While watching Olly Robbins give evidence at the Commons foreign affairs committee (Olly Robbins’ account of Mandelson vetting piles pressure on Keir Starmer, 21 April), what I heard was that Robbins – who boasted of his quarter century as a civil servant and who had been appointed to one of the highest positions in government – felt unable to resist the pressure of an unspecified source he called “Downing Street” regarding perhaps the most important and far-reaching foreign post of all.
Robbins showed little will to discover the detail of Peter Mandelson’s failure to gain clearance and, incredibly and most unlike a civil servant, he decided not to keep a record of what he described as a “crucial” meeting. He also appeared to not distinguish between reporting the fact that there had been an issue with Mandelson’s clearance and explaining the details of the issue, which he correctly said should have remained confidential. But he then broke that principle by disclosing a specific element in the vetting, that the reservations about Mandelson did not involve links with Jeffrey Epstein.
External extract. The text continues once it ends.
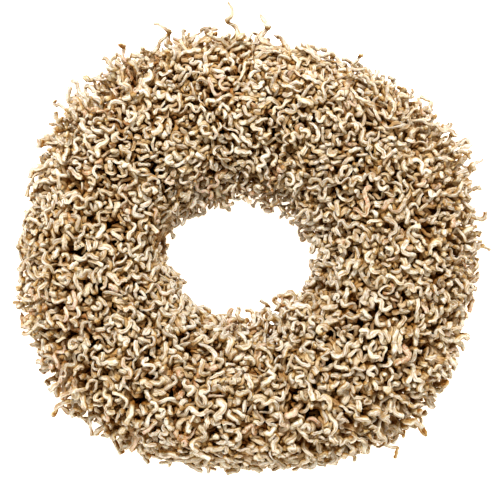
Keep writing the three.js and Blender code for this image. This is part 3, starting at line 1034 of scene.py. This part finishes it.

“I was new to the job” and it would have been “very difficult” to deny Mandelson clearance do not wash – he’s paid to do this kind of thing. Could you trust this man to speak truth to power, to preserve constitutional values against pressure from elected officials? Or would you expect him just to go along with what was asked for?
Paul Griseri
London
The controversy surrounding Peter Mandelson’s appointment is being framed as a matter of error and miscommunication. The evidence suggests something more serious. Olly Robbins’ testimony points to sustained pressure to secure the appointment, with little tolerance for delay. That is not a system reaching a conclusion; it is a conclusion being driven through a system.
Keir Starmer’s case rests on a technocratic claim: trust the process. But that depends on the process being free to operate before decisions are fixed. Here, the appointment was announced before security vetting had concluded, and the atmosphere described by Olly Robbins made refusal “very difficult indeed”.
The prime minister says he was not informed of the adverse recommendation. That may be so. But if an appointment was sufficiently prioritised to be driven through the system, it is difficult to see how it was not equally central at the point where responsibility ultimately sits. A system commands confidence only if it can contradict the decisions made in its name. If priority flows through it, but critical observation does not return, it ceases to safeguard and instead confirms. The question is not whether the system failed, but whether it was ever permitted to succeed in its most important function – to stop a decision.
Dr Simon Nieder
Chesterfield, Derbyshire
The vetting row (Robbins response to ‘cover-up’ question reveals debate over Mandelson vetting file, 22 April) reminds me of a Home Office term I learned while seconded there in the 2000s: the “whim of iron”. It described how a minister’s casual remark could solidify into an apparently immovable instruction by the time it reached frontline staff.
We were ordered to pilot an initiative on an estate hit by a high‑profile murder. Local commanders said that it was the wrong place and proposed a better one. Civil servants insisted the location was fixed. Only when my boss met the minister did it emerge that it had been no more than an offhand thought and he was happy for us to listen to local concerns and change it. It’s a reminder of how easily a passing notion can harden into policy once it enters the system.
Terry O’Hara
Maghull, Merseyside
If we adapt Churchill’s famous comment about democracy, we can say that one thing worse than politicians running the country is people who are not politicians running the country (It’s a nightmare on Downing Street: Starmer has no one left to blame for this Mandelson horror show, 21 April).